The bling ring mounts up nicely to the X0 cranks (or any other SRAM cranks with the removable spider).
It would mount to my X9s, as well.
Moreover, the Bling Ring is designed for single chainring chain retention. Look at how square and full the teeth are:
By comparison, the teeth on the X9 chainrings are ramped for ease of shifting…which means poorer chain engagement.
I pulled off the clamp-mounted front derailleur, housing/cable, and front shifter, to drop another 306 grams.
That’s about 510 grams dropped, or 1.15 pounds. The Superfish is under 24 pounds now.
I’m running the stock drive-side spacer…
And that leaves plenty of clearance at the chainstays.
That said, I’m not sure I’d be comfortable running much larger of a chainring.
It looks fantastic.
And the ‘only one shifter’ cleans up the bars a bit.
I did some parts swapping and ended up with an X0 Type 2 rear derailleur, swapped in place of the stock, pre-Type 2 rear. I’m not entirely certain if that, with the Bling Ring, will provide adequate chain retention.

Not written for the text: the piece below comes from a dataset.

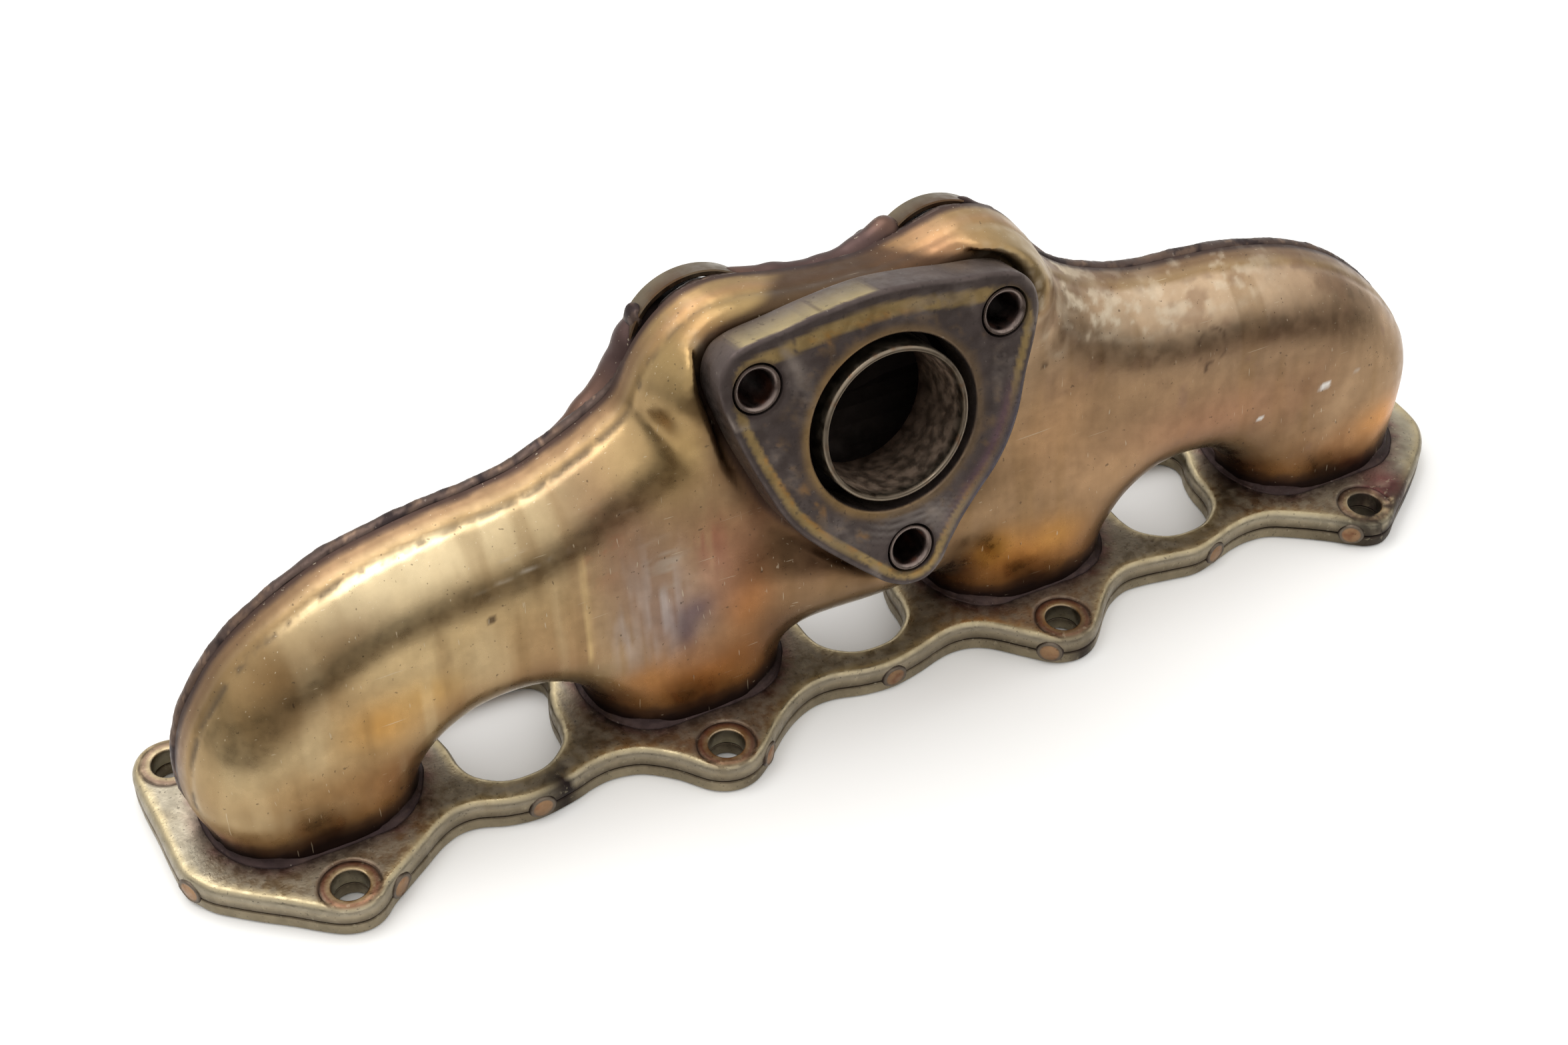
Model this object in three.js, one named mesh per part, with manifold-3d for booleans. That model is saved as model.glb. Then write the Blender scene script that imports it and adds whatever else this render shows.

Being a bit A/R, I’ll probably look into either a Bionicon chain guide or a Paul chainkeeper. While the Bionicon reportedly works well, it doesn’t look like an elegant solution, and I’m not fully sold on it. The Type 2 rear derailleur has noticeably more resistance when shifting against the clutch mechanism…I’ll be curious to see if that gets aggravating.
While I’m typically anti-gripshift, I’m also curious to see if I find myself wishing I could spin-dump gears with alacrity, instead of click click clicking my way across the cassette. Again, that’s a ‘wait and see.’
After all of the XX1 talk on here, why no XX1? Well, I still think XX1 makes a lot of sense–I really do. Frankly, if someone had come up to me and forced XX1 on me, I would have run it. That didn’t happen…and the setup described above kind of fell into my lap, so it’s what I’m trying out. The payback to invest a thousand bucks (or more) in converting to XX1 didn’t make sense to me at this point, when I can get a great deal of the functionality without that expense.
By the time you’re reading this, I’ll probably have some ride time in, and will be loving the setup (I hope). As of yet, I don’t…but it looks great, and shifts perfectly in the workstand.
Sub 24 for a full suspension, aluminum, geared 29er. I’m ok with that.